WHAT IS REQUIRED – Go from the first line to the line with "small_row_x = -371.0" and return those lines verbatim, ends included.

PROVIDED DATA –
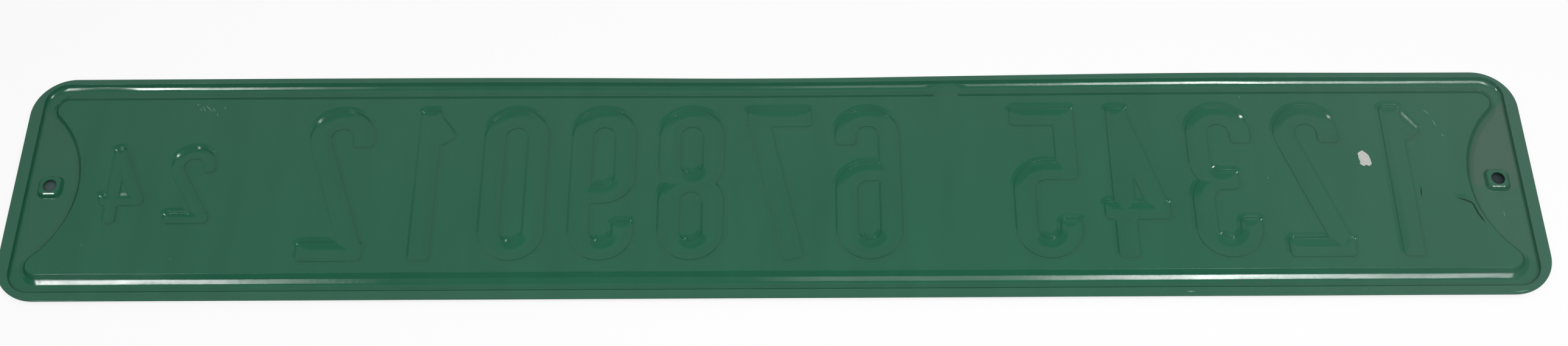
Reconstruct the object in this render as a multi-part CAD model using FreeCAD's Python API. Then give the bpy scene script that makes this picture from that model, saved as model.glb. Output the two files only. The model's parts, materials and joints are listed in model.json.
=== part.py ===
import FreeCAD, Part
import math
import os

# A street name blade, pressed from one sheet of steel and lying on its front.
# X runs along the blade, Y across it towards the top of its figures, Z up through its back.
# The origin is under the middle of the blade, level with its lowest pressed faces.

# Blank
blade_length = 914.4
blade_width = 152.4
blade_corner_radius = 25.4
sheet_thickness = 1.2

# Press work: the figures are pressed less deep than the border and the end fields
press_depth = 3.2
figure_depth = 2.4
press_centre_y = 1.0

# Border bead: flat rims outside it, then the wall at the rim, the floor and the wall at the panel
side_rim_width = 4.5
end_rim_width = 7.4
bead_corner_radius = 14.0
side_rim_wall_run = 4.6
end_rim_wall_run = 1.2
bead_floor_width = 0.5
panel_wall_run = 6.9

# Bends of the walls, as shares of a wall's run and of its depth: the wall at the rim is
# straight, the one round the panel is steeper at its top
rim_wall_bends = ((0, 0), (1, 1))
panel_wall_bends = ((0, 0), (0.6, 0.78), (1, 1))

# End fields: sunk D shapes that cut a round bay out of each end of the panel
field_radius = 68.0
field_reach = 39.6
field_wall_run = 6.0
panel_corner_inset = 17.0
panel_corner_wall_run = 5.0

# Mounting pads in the end fields, left at the level of the panel round each bolt hole
hole_diameter = 7.94
hole_inset = 21.4
pad_width = 13.4
pad_corner_radius = 3.0
pad_wall_run = 1.2

# Figures: overall sizes over the pressed walls
figure_wall_run = 5.3
large_figures = "12345 6789012"
large_height = 109.2
large_width = 45.0
large_floor_width = 8.0
large_pitch = 53.4
large_row_x = 57.7
small_figures = "24"
small_height = 57.9
small_width = 32.6
small_floor_width = 2.8
small_pitch = 40.6
small_row_x = -371.0

# Figures: shares of a figure's centre-line width or height
one_flag_reach = 0.3
one_flag_drop = 0.4
three_nib_length = 0.1
four_post_place = 0.78
four_shelf_height = 0.28
bowl_height = 0.58
seven_foot_place = 0.25

UP = FreeCAD.Vector(0, 0, 1)
panel_back_z = press_depth + sheet_thickness
hole_x = blade_length / 2 - hole_inset


def depth_to_z(share):
    """Height of the back surface at a share of the press depth."""
    return panel_back_z - share * press_depth


def line(x1, y1, x2, y2, z):
    start = FreeCAD.Vector(x1, y1, z)
    end = FreeCAD.Vector(x2, y2, z)
    return Part.LineSegment(start, end).toShape()


def arc(cx, cy, radius, start_degrees, end_degrees, z):
    points = []
    for degrees in (start_degrees, (start_degrees + end_degrees) / 2, end_degrees):
        angle = math.radians(degrees)
        points.append(FreeCAD.Vector(cx + radius * math.cos(angle), cy + radius * math.sin(angle), z))
    return Part.Arc(*points).toShape()


def rounded_loop(cx, cy, half_length, half_width, radius, z):
    """Rectangle with round corners, clockwise from its top side."""
    inner_x = half_length - radius
    inner_y = half_width - radius
    return Part.Wire([
        line(cx - inner_x, cy + half_width, cx + inner_x, cy + half_width, z),
        arc(cx + inner_x, cy + inner_y, radius, 90, 0, z),
        line(cx + half_length, cy + inner_y, cx + half_length, cy - inner_y, z),
        arc(cx + inner_x, cy - inner_y, radius, 0, -90, z),
        line(cx + inner_x, cy - half_width, cx - inner_x, cy - half_width, z),
        arc(cx - inner_x, cy - inner_y, radius, -90, -180, z),
        line(cx - half_length, cy - inner_y, cx - half_length, cy + inner_y, z),
        arc(cx - inner_x, cy + inner_y, radius, 180, 90, z),
    ])


def rounded_block(half_length, half_width, radius, bottom_z, top_z, cx=0, cy=0):
    """Upright block with round corners."""
    face = Part.Face(rounded_loop(cx, cy, half_length, half_width, radius, bottom_z))
    return face.extrude(UP * (top_z - bottom_z))


def panel_loop(half_width, bay_radius, corner_inset, z):
    """Outline of the panel inside the bead: straight sides, and at each end a round bay
    between two corners whose arcs are tangent to the side and to the bay."""
    bay_x = blade_length / 2 + field_radius - field_reach
    reach = bay_x - (blade_length / 2 - corner_inset)
    half_sum = half_width + bay_radius - reach
    radius = half_sum - math.sqrt(half_sum ** 2 - reach ** 2 - half_width ** 2 + bay_radius ** 2)
    corner_x = bay_x - reach - radius
    corner_y = half_width - radius
    turn = math.degrees(math.atan2(corner_y, bay_x - corner_x))
    mid = press_centre_y
    return Part.Wire([
        line(-corner_x, mid + half_width, corner_x, mid + half_width, z),
        arc(corner_x, mid + corner_y, radius, 90, -turn, z),
        arc(bay_x, mid, bay_radius, 180 - turn, 180 + turn, z),
        arc(corner_x, mid - corner_y, radius, turn, -90, z),
        line(corner_x, mid - half_width, -corner_x, mid - half_width, z),
        arc(-corner_x, mid - corner_y, radius, 270, 180 - turn, z),
        arc(-bay_x, mid, bay_radius, -turn, turn, z),
        arc(-corner_x, mid + corner_y, radius, 180 + turn, 90, z),
    ])


def border_form():
    """Space pressed out of the sheet by the bead and the two end fields."""
    half_length = blade_length / 2 - end_rim_width
    half_width = blade_width / 2 - side_rim_width
    panel_half_width = half_width - side_rim_wall_run - bead_floor_width - panel_wall_run
    mean_rim_run = (side_rim_wall_run + end_rim_wall_run) / 2
    outer = []
    for run, depth in rim_wall_bends:
        outer.append(rounded_loop(
            0,
            press_centre_y,
            half_length - run * end_rim_wall_run,
            half_width - run * side_rim_wall_run,
            bead_corner_radius - run * mean_rim_run,
            depth_to_z(depth),
        ))
    inner = []
    for run, depth in panel_wall_bends:
        inner.append(panel_loop(
            panel_half_width + run * panel_wall_run,
            field_radius - run * field_wall_run,
            panel_corner_inset - run * panel_corner_wall_run,
            depth_to_z(depth),
        ))
    form = Part.makeLoft(outer, True, True).cut(Part.makeLoft(inner, True, True))
    for side in (-1, 1):
        form = form.cut(pad_form(side * hole_x))
    return form


def pad_form(x):
    """Island of unpressed sheet under one mounting pad, wider at its foot."""
    rings = []
    for run in (0, 1):
        half = pad_width / 2 + run * pad_wall_run
        radius = pad_corner_radius + run * pad_wall_run
        rings.append(rounded_loop(x, press_centre_y, half, half, radius, depth_to_z(run)))
    return Part.makeLoft(rings, True, True)


def stroke_section(half_floor):
    """Half width and height of a figure's stroke at the panel and at its floor."""
    return [(half_floor + figure_wall_run, panel_back_z), (half_floor, panel_back_z - figure_depth)]


def bar_ring(u, v, du, dv, back, ahead, half, z):
    """Level outline of a bar that runs along (du, dv), from back to ahead of the point (u, v)."""
    corners = []
    for along, across in ((back, half), (ahead, half), (ahead, -half), (back, -half)):
        corners.append(FreeCAD.Vector(u + du * along - dv * across, v + dv * along + du * across, z))
    return Part.makePolygon(corners + corners[:1])


def bar(section, u1, v1, u2, v2, start_cap=True, end_cap=True):
    """Straight stroke along a centre line. A capped end stands half a stroke past its point
    and slopes as the sides do, an end without a cap is cut square for the next stroke."""
    length = math.hypot(u2 - u1, v2 - v1)
    du = (u2 - u1) / length
    dv = (v2 - v1) / length
    rings = []
    for half, z in section:
        back = -half if start_cap else 0
        ahead = length + half if end_cap else length
        rings.append(bar_ring(u1, v1, du, dv, back, ahead, half, z))
    return Part.makeLoft(rings, True, True)


def stub(section, u, v, du, dv):
    """Capped free end of a bow that stops at a point and heads along a direction."""
    rings = [bar_ring(u, v, du, dv, 0, half, half, z) for half, z in section]
    return Part.makeLoft(rings, True, True)


def bow(section, cu, cv, radius, start_degrees, end_degrees):
    """Stroke along an arc of its centre line."""
    points = [FreeCAD.Vector(radius - half, 0, z) for half, z in section]
    points += [FreeCAD.Vector(radius + half, 0, z) for half, z in reversed(section)]
    face = Part.Face(Part.makePolygon(points + points[:1]))
    face.rotate(FreeCAD.Vector(), UP, start_degrees)
    ring = face.revolve(FreeCAD.Vector(), UP, end_degrees - start_degrees)
    ring.translate(FreeCAD.Vector(cu, cv, 0))
    return ring


def figure_strokes(name, section, w, h):
    """Strokes of one figure on a centre-line box of width w and height h, read from the front.
    Rounds are half circles as wide as the box."""
    r = w / 2
    mid = h / 2
    top = h - r
    if name == "0":
        return [
            bow(section, r, top, r, 0, 180),
            bar(section, 0, top, 0, r, False, False),
            bow(section, r, r, r, 180, 360),
            bar(section, w, r, w, top, False, False),
        ]
    if name == "1":
        return [
            bar(section, r, 0, r, h),
            bar(section, r, h, r - one_flag_reach * w, h - one_flag_drop * w, False, True),
        ]
    if name == "2":
        # The slope leaves the lower left corner and touches the top round
        distance = math.hypot(r, top)
        heading = math.degrees(math.atan2(top, r)) - math.degrees(math.asin(r / distance))
        run = math.sqrt(distance ** 2 - r ** 2)
        touch_u = run * math.cos(math.radians(heading))
        touch_v = run * math.sin(math.radians(heading))
        return [
            stub(section, 0, top, 0, -1),
            bow(section, r, top, r, heading - 90, 180),
            bar(section, touch_u, touch_v, 0, 0, False, False),
            bar(section, 0, 0, w, 0),
        ]
    if name == "3":
        return [
            stub(section, 0, top, 0, -1),
            bow(section, r, top, r, 0, 180),
            bar(section, w, top, w, mid + r, False, False),
            bow(section, r, mid + r, r, 270, 360),
            bow(section, r, mid - r, r, 0, 90),
            bar(section, r, mid, r - three_nib_length * w, mid, False, True),
            bar(section, w, mid - r, w, r, False, False),
            bow(section, r, r, r, 180, 360),
            stub(section, 0, r, 0, 1),
        ]
    if name == "4":
        post = four_post_place * w
        shelf = four_shelf_height * h
        return [
            bar(section, post, 0, post, h),
            bar(section, post, h, 0, shelf, False, False),
            bar(section, 0, shelf, w, shelf),
        ]
    if name == "5":
        shelf = bowl_height * h
        return [
            bar(section, 0, h, w, h),
            bar(section, 0, h, 0, shelf),
            bar(section, 0, shelf, r, shelf, True, False),
            bow(section, r, shelf - r, r, 0, 90),
            bar(section, w, shelf - r, w, r, False, False),
            bow(section, r, r, r, 180, 360),
            stub(section, 0, r, 0, 1),
        ]
    if name == "6":
        shelf = bowl_height * h
        return [
            stub(section, w, top, 0, -1),
            bow(section, r, top, r, 0, 180),
            bar(section, 0, top, 0, r, False, False),
            bow(section, r, r, r, 180, 360),
            bar(section, w, r, w, shelf - r, False, False),
            bow(section, r, shelf - r, r, 0, 90),
            bar(section, r, shelf, 0, shelf, False, False),
        ]
    if name == "7":
        return [
            bar(section, 0, h, w, h),
            bar(section, w, h, seven_foot_place * w, 0, False, True),
        ]
    if name == "8":
        return [
            bow(section, r, top, r, 0, 180),
            bar(section, 0, top, 0, mid + r, False, False),
            bar(section, w, top, w, mid + r, False, False),
            bow(section, r, mid + r, r, 180, 270),
            bow(section, r, mid + r, r, 270, 360),
            bow(section, r, mid - r, r, 0, 90),
            bow(section, r, mid - r, r, 90, 180),
            bar(section, 0, mid - r, 0, r, False, False),
            bar(section, w, mid - r, w, r, False, False),
            bow(section, r, r, r, 180, 360),
        ]
    if name == "9":
        turned = []
        for stroke in figure_strokes("6", section, w, h):
            stroke.rotate(FreeCAD.Vector(r, mid, 0), UP, 180)
            turned.append(stroke)
        return turned
    raise ValueError("no strokes are drawn for " + name)


def figure_form(name, height, width, floor_width):
    """Space pressed out of the sheet by one figure, centred on the origin and mirrored,
    because the model is seen from the back of the blade."""
    half_floor = floor_width / 2
    section = stroke_section(half_floor)
    lip = 2 * (half_floor + figure_wall_run)
    w = width - lip
    h = height - lip
    strokes = figure_strokes(name, section, w, h)
    form = strokes[0].multiFuse(strokes[1:])
    form.translate(FreeCAD.Vector(-w / 2, -h / 2, 0))
    return form.mirror(FreeCAD.Vector(), FreeCAD.Vector(1, 0, 0))


def figure_row(figures, row_x, pitch, sizes):
    """One form for each figure of a row that reads from +X to -X. A space leaves a place bare.
    The sizes are a figure's height, width and floor width."""
    forms = {}
    row = []
    for place, name in enumerate(figures):
        if name == " ":
            continue
        if name not in forms:
            forms[name] = figure_form(name, *sizes)
        form = forms[name].copy()
        x = row_x + pitch * ((len(figures) - 1) / 2 - place)
        form.translate(FreeCAD.Vector(x, press_centre_y, 0))
        row.append(form)
    return row


def sign_blade():
    """The sheet: every form is added below the blank and cut from its back, which leaves
    one thickness of steel all over."""
    blank = rounded_block(blade_length / 2, blade_width / 2, blade_corner_radius, press_depth, panel_back_z)
    large_sizes = (large_height, large_width, large_floor_width)
    small_sizes = (small_height, small_width, small_floor_width)
    forms = [border_form()]
    forms += figure_row(large_figures, large_row_x, large_pitch, large_sizes)
    forms += figure_row(small_figures, small_row_x, small_pitch, small_sizes)
    fronts = []
    for form in forms:
        front = form.copy()
        front.translate(FreeCAD.Vector(0, 0, -sheet_thickness))
        fronts.append(front)
    holes = []
    for side in (-1, 1):
        foot = FreeCAD.Vector(side * hole_x, press_centre_y, 0)
        holes.append(Part.makeCylinder(hole_diameter / 2, panel_back_z, foot, UP))
    return blank.multiFuse(fronts).cut(forms + holes)


os.makedirs("parts", exist_ok=True)
blade = sign_blade()
blade.exportStep("parts/sign_blade.step")
print("solids", len(blade.Solids), "volume", round(blade.Volume, 1), "valid", blade.isValid())
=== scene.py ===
import json
import math

import bpy
import numpy as np
from mathutils import Euler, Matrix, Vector
from mathutils.geometry import delaunay_2d_cdt


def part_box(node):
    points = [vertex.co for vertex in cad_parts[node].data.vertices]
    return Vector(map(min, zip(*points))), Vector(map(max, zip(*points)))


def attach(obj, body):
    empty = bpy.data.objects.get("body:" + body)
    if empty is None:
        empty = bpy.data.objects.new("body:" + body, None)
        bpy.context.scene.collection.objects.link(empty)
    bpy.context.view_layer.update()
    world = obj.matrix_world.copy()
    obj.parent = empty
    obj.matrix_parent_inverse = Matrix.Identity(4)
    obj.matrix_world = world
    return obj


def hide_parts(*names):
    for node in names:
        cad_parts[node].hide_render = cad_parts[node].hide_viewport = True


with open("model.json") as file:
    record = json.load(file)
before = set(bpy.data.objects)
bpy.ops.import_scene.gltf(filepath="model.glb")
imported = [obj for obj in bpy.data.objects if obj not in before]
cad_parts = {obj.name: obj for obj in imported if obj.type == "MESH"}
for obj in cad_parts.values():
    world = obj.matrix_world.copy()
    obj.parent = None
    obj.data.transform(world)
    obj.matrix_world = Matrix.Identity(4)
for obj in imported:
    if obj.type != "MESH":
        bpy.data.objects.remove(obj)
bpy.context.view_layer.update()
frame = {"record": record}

# A pressed street name blade of green enamelled steel, lying on its front.
# Sizes are in millimetres, in the frame of the CAD part, and meshes are in metres.

MM = 0.001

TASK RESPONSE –
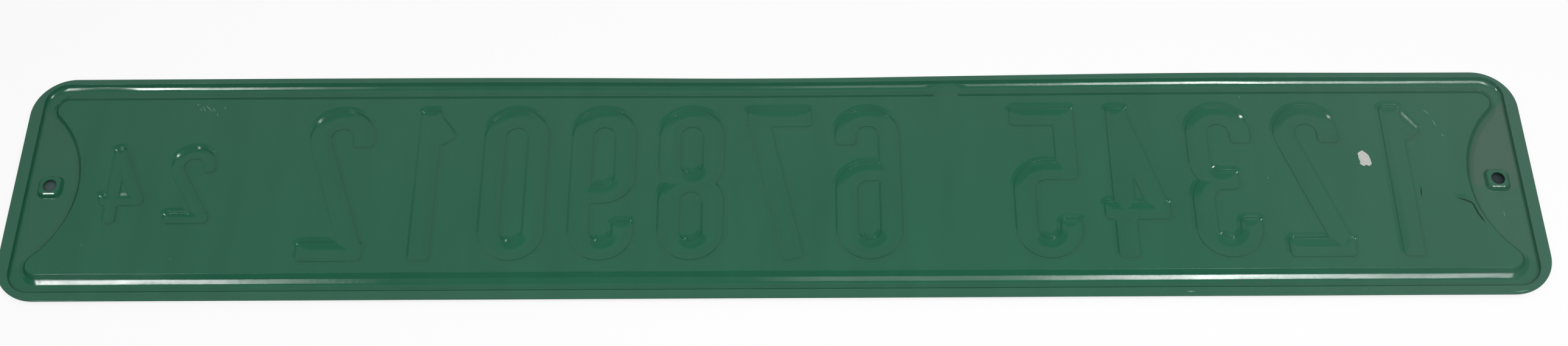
Reconstruct the object in this render as a multi-part CAD model using FreeCAD's Python API. Then give the bpy scene script that makes this picture from that model, saved as model.glb. Output the two files only. The model's parts, materials and joints are listed in model.json.
=== part.py ===
import FreeCAD, Part
import math
import os

# A street name blade, pressed from one sheet of steel and lying on its front.
# X runs along the blade, Y across it towards the top of its figures, Z up through its back.
# The origin is under the middle of the blade, level with its lowest pressed faces.

# Blank
blade_length = 914.4
blade_width = 152.4
blade_corner_radius = 25.4
sheet_thickness = 1.2

# Press work: the figures are pressed less deep than the border and the end fields
press_depth = 3.2
figure_depth = 2.4
press_centre_y = 1.0

# Border bead: flat rims outside it, then the wall at the rim, the floor and the wall at the panel
side_rim_width = 4.5
end_rim_width = 7.4
bead_corner_radius = 14.0
side_rim_wall_run = 4.6
end_rim_wall_run = 1.2
bead_floor_width = 0.5
panel_wall_run = 6.9

# Bends of the walls, as shares of a wall's run and of its depth: the wall at the rim is
# straight, the one round the panel is steeper at its top
rim_wall_bends = ((0, 0), (1, 1))
panel_wall_bends = ((0, 0), (0.6, 0.78), (1, 1))

# End fields: sunk D shapes that cut a round bay out of each end of the panel
field_radius = 68.0
field_reach = 39.6
field_wall_run = 6.0
panel_corner_inset = 17.0
panel_corner_wall_run = 5.0

# Mounting pads in the end fields, left at the level of the panel round each bolt hole
hole_diameter = 7.94
hole_inset = 21.4
pad_width = 13.4
pad_corner_radius = 3.0
pad_wall_run = 1.2

# Figures: overall sizes over the pressed walls
figure_wall_run = 5.3
large_figures = "12345 6789012"
large_height = 109.2
large_width = 45.0
large_floor_width = 8.0
large_pitch = 53.4
large_row_x = 57.7
small_figures = "24"
small_height = 57.9
small_width = 32.6
small_floor_width = 2.8
small_pitch = 40.6
small_row_x = -371.0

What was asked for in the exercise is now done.